(Modeling code records)
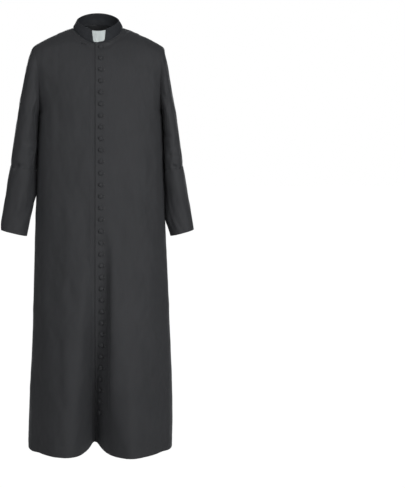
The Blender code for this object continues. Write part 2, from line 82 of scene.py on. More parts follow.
COLLAR_SLIT = 0.0003
TAB_X = -0.006
WINDOW_HALF_TOP = 0.026
WINDOW_HALF_BOTTOM = 0.0195
WINDOW_CORNER = 0.006
WINDOW_BOTTOM = 0.10
WINDOW_CURVE = 0.12
WINDOW_EDGE = 0.00001
TAB_HALF = 0.032
TAB_BOTTOM = 0.07
TAB_TOP = 0.95
TAB_GAP = 0.0006
TAB_THICKNESS = 0.001
BUTTON_COUNT = 33
BUTTON_FIRST_Z = -0.074
BUTTON_PITCH = 0.0385

# The solids' own counts, which place the rows above the underarm
ARM_STEPS = 12
CENTRE_STEPS = {FRONT: 7, BACK: 8}
LAP_SHARE = 0.14

# Fine counts
ARM_FINE = 5
SKIRT_ROWS = 220
COLUMNS = {FRONT: 46, BACK: 52}
LAP_COLUMNS = 16
BESIDE_LAP = [0.0019 * n for n in range(1, 13)]
BACK_SEAM_SHARES = [0.0, 0.005, 0.012, 0.022]
SIDE_SEAM_SHARES = [0.975, 0.988, 0.996, 1.0]
SLEEVE_STEP = 10
SMOOTHING = 40
THIN = 0.0012
FACED = 0.0018

Level = namedtuple("Level", "z right left front back front_power back_power")
LEVELS = [
    Level(-1.440, 0.2490, 0.2475, 0.205, 0.172, 2.0, 3.4),
    Level(-1.350, 0.2480, 0.2495, 0.199, 0.168, 2.0, 3.3),
    Level(-1.210, 0.2420, 0.2470, 0.189, 0.161, 2.0, 3.1),
    Level(-1.070, 0.2350, 0.2410, 0.177, 0.153, 2.1, 3.0),
    Level(-0.930, 0.2310, 0.2350, 0.165, 0.144, 2.1, 2.8),
    Level(-0.800, 0.2280, 0.2290, 0.154, 0.136, 2.2, 2.7),
    Level(-0.660, 0.2240, 0.2225, 0.145, 0.128, 2.2, 2.6),
    Level(-0.500, 0.2185, 0.2185, 0.136, 0.120, 2.3, 2.4),
    Level(-0.400, 0.2155, 0.2155, 0.132, 0.117, 2.3, 2.3),
    Level(-0.300, 0.2135, 0.2135, 0.130, 0.116, 2.3, 2.3),
    Level(-0.200, 0.2135, 0.2135, 0.126, 0.117, 2.2, 2.2),
    Level(-0.120, 0.2135, 0.2135, 0.111, 0.112, 2.1, 2.1),
    Level(-0.062, 0.2135, 0.2135, 0.088, 0.099, 2.0, 2.0),
    Level(-0.020, 0.2135, 0.2135, 0.070, 0.084, 2.0, 2.0),
    Level(0.0170, 0.2135, 0.2135, 0.060, 0.066, 2.0, 2.0),
]

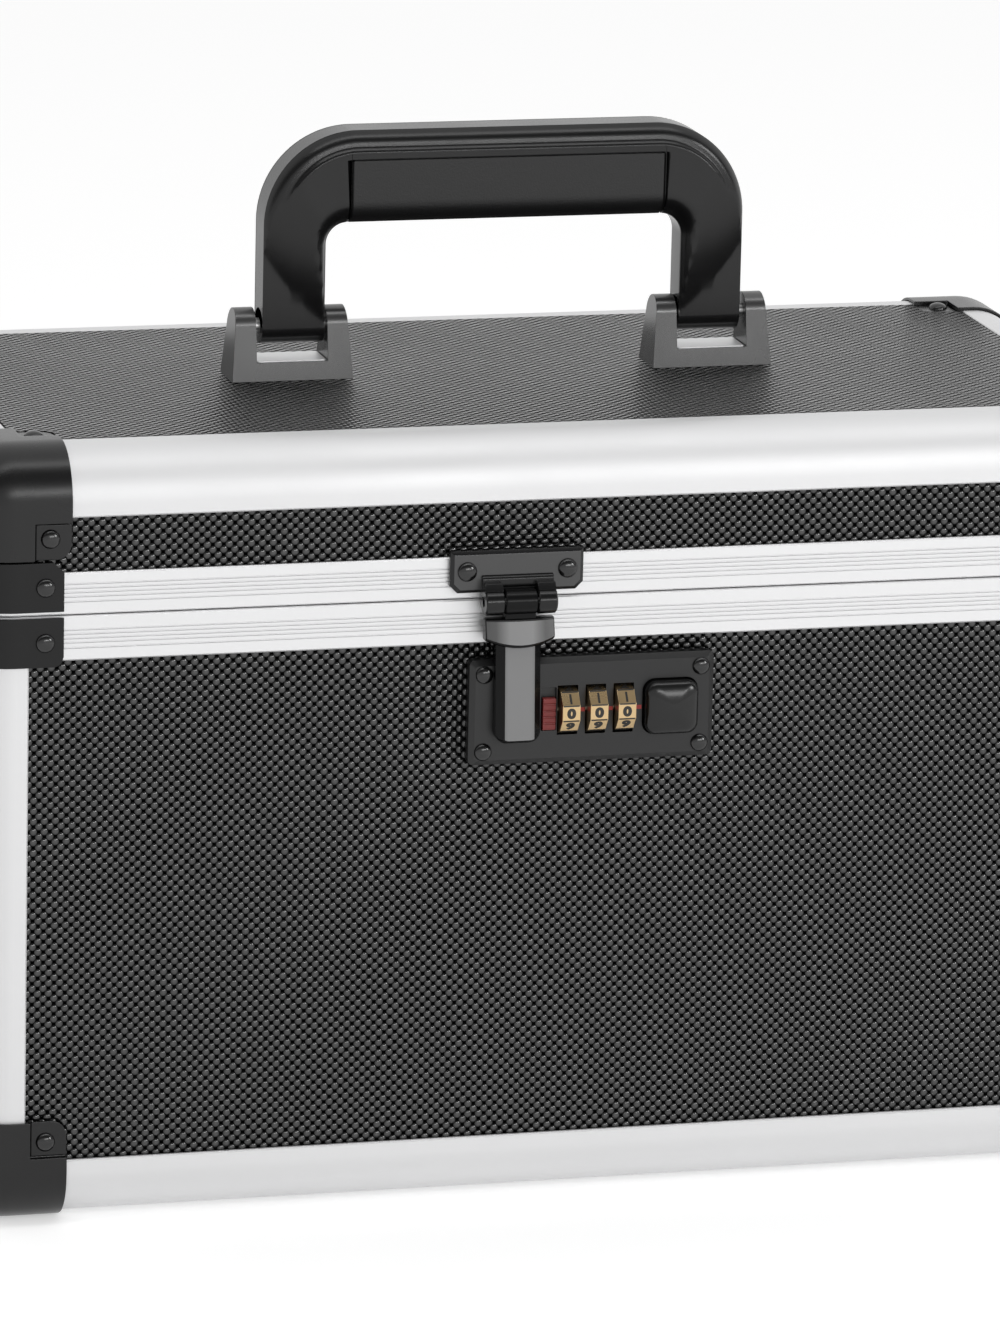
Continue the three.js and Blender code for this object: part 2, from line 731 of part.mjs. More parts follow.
function haspArm() {
  const knuckle = [-haspKnuckleWidth / 2, haspKnuckleWidth / 2];
  const front = -hardwareStand;
  const back = -lockPlateProud - running;
  const headTop = -haspHeadDrop;
  const headLow = headTop - haspHeadHeight;
  const armHalf = haspArmWidth / 2;
  const headHalf = haspHeadWidth / 2;
  const toe = haspArmWidth / 4;
  const headShare = 0.55;
  const head = [
    [-headHalf, headTop], [-headHalf, headTop - haspHeadHeight * headShare],
    [-(headHalf + armHalf) / 2, headLow + haspHeadHeight * (1 - headShare) * headShare * headShare],
    [-armHalf, headLow], [armHalf, headLow],
    [(headHalf + armHalf) / 2, headLow + haspHeadHeight * (1 - headShare) * headShare * headShare],
    [headHalf, headTop - haspHeadHeight * headShare], [headHalf, headTop],
  ];
  const tongue = [
    [-armHalf, headLow + seat], [armHalf, headLow + seat],
    ...arcPoints([armHalf - toe, toe - haspArmFall], toe, 1, 0.75, roundingSteps),
    ...arcPoints([toe - armHalf, toe - haspArmFall], toe, 0.75, 0.5, roundingSteps),
  ];
  const slope = (armHalf - haspArmCrest / 2);
  const armSection = [
    [-armHalf, back], [-armHalf, back - slope], [-haspArmCrest / 2, back - haspArmRise],
    [haspArmCrest / 2, back - haspArmRise], [armHalf, back - slope], [armHalf, back],
  ];
  const arm = prism('y', tongue, front, back).intersect(prism('z', armSection, -haspArmFall, headTop));
  const neck = box(knuckle, [haspAxisY - haspNeckThickness / 2, haspAxisY + haspNeckThickness / 2],
    [headTop - seat, 0]);
  const stapleZ = [-stapleDrop - stapleHeight, -stapleDrop];
  const staple = box(about(0, stapleWidth), [back - seat, stapleDepth - lockPlateProud], stapleZ);
  const hole = bore('x', [haspAxisY, 0], haspPinRadius, -armHalf, armHalf);
  const barrel = cylinder('x', [haspAxisY, 0], haspBarrelRadius, ...knuckle);
  const headBody = prism('y', head, front, -running * 2);
  return join([join([barrel, neck]).subtract(hole), headBody, arm, staple]);
}

function addHasp() {
  const place = group(caseFrame, haspX, -halfDepth, seamHeight + seamGap / 2);
  addPiece(place, 'hasp_plate', haspPlate(), blackMetal);
  addPiece(place, 'hasp_arm', haspArm(), blackMetal);
  const half = haspBarrelWidth / 2;
  addPiece(place, 'hasp_pin', cylinder('x', [haspAxisY, 0], haspPinRadius, -half, half, domeSides), steel);
}

addHasp();

// The lock, seen from the middle of its plate: x along the wheels, y into the case from its front face
const wheelAxisY = wheelRadius - lockPlateProud - wheelProud;
const housingBack = liningInner - seat;
const wheelPlaces = [0, 1, 2].map((index) => firstWheelX + index * wheelPitch);
const wheelBayHalf = wheelWidth / 2 + running;
const buttonBack = buttonLength - lockPlateProud - buttonProud;
const recessFloor = buttonBack + buttonTravel + running + springLength + running;
const boltY = [boltFrontWall + running - lockPlateProud, boltFrontWall + running + boltThickness - lockPlateProud];
const boltZ = [boltLift, boltLift + boltHeight];
const tailFront = recessFloor + recessWall + running;
const stapleX = haspX - lockX;
const boltNose = stapleX + stapleWidth / 2 + running;

function bevelledPlate(centre, width, height, radius, bevel, back, front) {
  const points = roundedRectangle(centre, width, height, radius, roundingSteps);
  const geometry = new THREE.ExtrudeGeometry(sectionShape(points, true), {
    depth: back - front,
    bevelEnabled: true,
    bevelSegments: 1,
    bevelSize: bevel,
    bevelThickness: bevel,
    bevelOffset: -bevel,
  });
  geometry.translate(0, 0, front + bevel);
  geometry.applyMatrix4(axisFrame('y'));
  const room = box(about(centre[0], width + overrun), [front, back], about(centre[1], height + overrun));
  return solidOf(geometry).intersect(room);
}

function lockBody() {
  const plateRadius = lockPlateBevel + seat;
  const plate = bevelledPlate(
    [0, 0], lockPlateWidth, lockPlateHeight, plateRadius, lockPlateBevel, lipThickness, -lockPlateProud,
  );
  const housing = box([-housingLeft, housingRight], [0, housingBack], about(0, housingHeight));
  const front = -lockPlateProud - overrun;
  const bays = wheelPlaces.map((x) => (
    cylinder('x', [wheelAxisY, 0], wheelRadius + running + seat / 2, x - wheelBayHalf, x + wheelBayHalf,
      barrelSides + domeSides)
  ));
  const axleReach = wheelWidth / 2 + axleEnd + running;
  const axleHole = bore('x', [wheelAxisY, 0], wheelAxleRadius,
    wheelPlaces[0] - axleReach, wheelPlaces[2] + axleReach);
  const opening = buttonWidth + 2 * running;
  const recess = prism('y', roundedRectangle([buttonX, 0], opening, opening, buttonRadius, roundingSteps),
    front, recessFloor);
  const stapleTop = lockPlateHeight / 2 + overrun;
  const stapleLow = seamHeight + seamGap / 2 - lockHeight - stapleDrop - stapleHeight;
  const pocket = box(
    about(stapleX, stapleWidth + 4 * running),
    [front, stapleDepth + running - lockPlateProud],
    [stapleLow - 4 * running, stapleTop],
  );
  const boltRoomZ = [boltZ[0] - running, boltZ[1] + running];
  const tailEnd = buttonX + boltTailWidth / 2 + buttonTravel + running;
  const channel = box([stapleX, tailEnd], [boltY[0] - running, boltY[1] + running], boltRoomZ);
  const tailStart = buttonX - boltTailWidth / 2 - running;
  const shaft = box([tailStart, tailEnd], [boltY[0] - running, housingBack + overrun], boltRoomZ);
  const tailRoom = box([tailStart, tailEnd], [tailFront - running, housingBack + overrun],
    [boltZ[0] - boltTailDrop - running, boltRoomZ[1]]);
  const sliderZ = [-sliderDrop - sliderHeight / 2, sliderHeight / 2 - sliderDrop];
  const slot = box(
    about(sliderX, sliderWidth + 2 * running),
    [front, sliderDepth + running - lockPlateProud],
    [sliderZ[0] - running, sliderZ[1] + sliderTravel + running],
  );
  const body = cut(join([plate, housing]), [...bays, axleHole, recess, pocket, channel, shaft, tailRoom, slot]);
  const rivets = [-1, 1].flatMap((sx) => [-1, 1].map((sz) => rivet([0, -1, 0], [
    sx * (lockPlateWidth / 2 - lockRivetInset), -lockPlateProud, sz * (lockPlateHeight / 2 - lockRivetInset),
  ], lockRivetRadius)));
  return join([body, ...rivets]);
}

function catchBolt() {
  const tail = about(buttonX, boltTailWidth);
  const strip = box([boltNose, tail[1]], boltY, boltZ);
  const bridge = box(tail, [boltY[0], tailFront + boltTailThickness], boltZ);
  const blade = box(tail, [tailFront, tailFront + boltTailThickness], [boltZ[0] - boltTailDrop, boltZ[1]]);
  return join([strip, bridge, blade]);
}

function releaseButton() {
  const base = prism('y', roundedRectangle([0, 0], buttonWidth, buttonWidth, buttonRadius, roundingSteps),
    buttonBack - buttonLength + 2 * buttonBevel, buttonBack);
  const faceRadius = buttonRadius - (buttonWidth - buttonFace) / 4;
  const face = bevelledPlate([0, 0], buttonWidth, buttonWidth, buttonRadius, buttonBevel,
    buttonBack, buttonBack - buttonLength + buttonBevel);
  const crown = bevelledPlate([0, 0], buttonFace, buttonFace, faceRadius, buttonBevel / 2,
    buttonBack, buttonBack - buttonLength);
  return join([base, face, crown]);
}

function digitWheel() {
  const points = [];
  for (let i = 0; i < wheelDigits; i += 1) {
    const angle = ((i + 0.5) / wheelDigits) * Math.PI * 2;
    points.push([wheelRadius * Math.sin(angle), wheelRadius * Math.cos(angle)]);
  }
  const body = prism('x', points, -wheelWidth / 2, wheelWidth / 2);
  return body.subtract(bore('x', [0, 0], wheelAxleRadius, -wheelWidth, wheelWidth));
}

function addLock() {
  const place = group(caseFrame, lockX, -halfDepth, lockHeight);
  addPiece(place, 'lock_body', lockBody(), blackMetal);
  addPiece(place, 'catch_bolt', catchBolt(), steel);
  const cover = box(
    [-housingLeft - coverMargin, housingRight + coverMargin],
    [liningInner + seat, liningInner + seat + coverThickness],
    about(0, housingHeight + 2 * coverMargin),
  );
  addPiece(place, 'lock_back_cover', cover, blackMetal);
  wheelPlaces.forEach((x, index) => {
    const wheelPlace = group(place, x, wheelAxisY, 0);
    const facetTurn = Math.PI / wheelDigits;
    const wheel = addPiece(wheelPlace, `digit_wheel_${index + 1}`, digitWheel(), brass);
    wheel.rotation.x = facetTurn + Math.PI / 2;
  });
  const axleReach = wheelWidth / 2 + axleEnd;
  const axle = cylinder('x', [wheelAxisY, 0], wheelAxleRadius,
    wheelPlaces[0] - axleReach, wheelPlaces[2] + axleReach, domeSides);
  addPiece(place, 'wheel_axle', axle, steel);
  const buttonPlace = group(place, buttonX, 0, 0);
  addPiece(buttonPlace, 'release_button', releaseButton(), blackPlastic);
  const springEnd = recessFloor - running;
  const spring = cylinder('y', [0, 0], springRadius, springEnd - springLength, springEnd)
    .subtract(cylinder('y', [0, 0], springRadius - springWall, -housingBack, springEnd + overrun));
  addPiece(buttonPlace, 'button_spring', spring, steel);
  const slider = box(
    about(0, sliderWidth),
    [-lockPlateProud - sliderProud, sliderDepth - lockPlateProud],
    about(-sliderDrop, sliderHeight),
  );
  addPiece(group(place, sliderX, 0, 0), 'code_slider', slider, redPlastic);
}

addLock();

// The handle, seen from the middle of its pivots: x along the grip, z up
function handleOutline() {
  const outer = footSpacing / 2 + legWidth / 2;
  const inner = footSpacing / 2 - legWidth / 2;
  return [
    [-outer, 0],
    ...arcPoints([handleOuterRadius - outer, handleRise - handleOuterRadius], handleOuterRadius, 0.5, 0.25, arcSteps),
    ...arcPoints([outer - handleOuterRadius, handleRise - handleOuterRadius], handleOuterRadius, 0.25, 0, arcSteps),
    [outer, 0],
    [inner, 0],
    ...arcPoints([inner - handleInnerRadius, fingerRise - handleInnerRadius], handleInnerRadius, 0, 0.25, roundingSteps),
    ...arcPoints([handleInnerRadius - inner, fingerRise - handleInnerRadius], handleInnerRadius, 0.25, 0.5, roundingSteps),
    [-inner, 0],
  ];
}

function roundedHandle(thickness, rounding, steps) {
  const geometry = new THREE.ExtrudeGeometry(sectionShape(handleOutline(), true), {
    depth: thickness - 2 * rounding,
    bevelEnabled: true,
    bevelSegments: steps,
    bevelSize: rounding,
    bevelThickness: rounding,
    bevelOffset: -rounding,
  });
  geometry.translate(0, 0, rounding - thickness / 2);
  geometry.applyMatrix4(axisFrame('y'));
  return solidOf(geometry);
}

function gripRoom(margin) {
  const low = fingerRise - overrun;
  const high = fingerRise + gripHeight + margin;
  const room = box(about(0, gripLength + 2 * margin), about(0, handleThickness + overrun), [low, high]);
  const core = box(
    about(0, gripLength + overrun),
    about(0, handleThickness - 2 * (gripWall + margin)),
    [fingerRise + gripWall + margin, high + overrun],
  );
  return room.subtract(core);
}

function addHandle() {
  const place = group(caseFrame, handleX, 0, caseHeight + seat + pivotHeight);
  const swell = new THREE.SphereGeometry(swellRadius, barrelSides * 2, barrelSides);
  swell.rotateX(Math.PI / 2);
  swell.scale(1, swellHalf / swellRadius, 1);
  swell.translate(0, 0, swellCentre);
  const thick = roundedHandle(handleThickness, handleRounding, roundingSteps).intersect(solidOf(swell));
  const thin = roundedHandle(legThickness, legBevel, 1);
  const legs = [-1, 1].map((sign) => {
    const range = about((sign * footSpacing) / 2, legWidth - 2 * legBevel);
    return cylinder('x', [0, 0], legThickness / 2, ...range);
  });
  const holes = bore('x', [0, 0], handlePinRadius, -halfWidth, halfWidth);
  const body = join([thin, thick, ...legs]).subtract(holes);
  addPiece(place, 'handle_frame', body.subtract(gripRoom(seat)), blackPlastic);
  addPiece(place, 'handle_grip', join([thin, thick]).intersect(gripRoom(0)), gripRubber);
  for (const [side, sign] of sides) {
    const footPlace = group(place, (sign * footSpacing) / 2, 0, 0);
    addPiece(footPlace, `handle_foot_${side}`, handleFoot(), blackPlastic);
  }
}

function handleFoot() {
  const profile = [
    [-footDepth / 2, -pivotHeight],
    [footDepth / 2, -pivotHeight],
    ...arcPoints([0, 0], knuckleRadius, 0, 0.5, arcSteps + roundingSteps),
  ];
  const face = [
    [-footWidth / 2, -pivotHeight], [footWidth / 2, -pivotHeight],
    [footTopWidth / 2, knuckleRadius], [-footTopWidth / 2, knuckleRadius],
  ];
  const body = prism('x', profile, -footWidth / 2, footWidth / 2)
    .intersect(prism('y', face, -footDepth / 2, footDepth / 2));
  const notch = box(about(0, notchWidth), about(0, footDepth + overrun),
    [notchFloor - pivotHeight, knuckleRadius + overrun]);
  const pinHalf = footTopWidth / 2 - seat;
  return body.subtract(notch).add(cylinder('x', [0, 0], handlePinRadius, -pinHalf, pinHalf, domeSides));
}

addHandle();

export default part;
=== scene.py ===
# %% [markdown]
# # A lockable medicine case
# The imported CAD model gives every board, rail and lock part its place. This lesson keeps those places
# and makes the surfaces: finer rounds where the CAD has facets, small details that a CAD solid leaves
# out, and procedural materials. Lengths are written in millimetres and scaled to metres once.

# %% Load the model as a fixed frame
import math
from functools import partial

import bmesh
import bpy
from mathutils import Matrix, Vector


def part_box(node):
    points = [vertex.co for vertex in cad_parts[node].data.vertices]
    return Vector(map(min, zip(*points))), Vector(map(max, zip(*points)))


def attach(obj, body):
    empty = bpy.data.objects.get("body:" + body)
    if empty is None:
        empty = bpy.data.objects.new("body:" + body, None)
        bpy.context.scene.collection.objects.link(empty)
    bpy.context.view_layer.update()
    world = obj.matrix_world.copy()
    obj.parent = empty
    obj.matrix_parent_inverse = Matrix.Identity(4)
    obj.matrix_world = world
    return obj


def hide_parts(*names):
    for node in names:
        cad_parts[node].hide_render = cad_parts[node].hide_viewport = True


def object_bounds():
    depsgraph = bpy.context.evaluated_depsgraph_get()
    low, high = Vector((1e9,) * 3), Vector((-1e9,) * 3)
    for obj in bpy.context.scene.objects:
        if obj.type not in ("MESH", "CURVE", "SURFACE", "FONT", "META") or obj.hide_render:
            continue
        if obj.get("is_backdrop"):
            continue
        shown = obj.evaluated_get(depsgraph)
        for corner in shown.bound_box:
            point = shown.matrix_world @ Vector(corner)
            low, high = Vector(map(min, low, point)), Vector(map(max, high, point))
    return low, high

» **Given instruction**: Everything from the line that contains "if obj.type not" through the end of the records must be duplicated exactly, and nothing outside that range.

» **Response to the task**:
        if obj.type not in ("MESH", "CURVE", "SURFACE", "FONT", "META") or obj.hide_render:
            continue
        if obj.get("is_backdrop"):
            continue
        shown = obj.evaluated_get(depsgraph)
        for corner in shown.bound_box:
            point = shown.matrix_world @ Vector(corner)
            low, high = Vector(map(min, low, point)), Vector(map(max, high, point))
    return low, high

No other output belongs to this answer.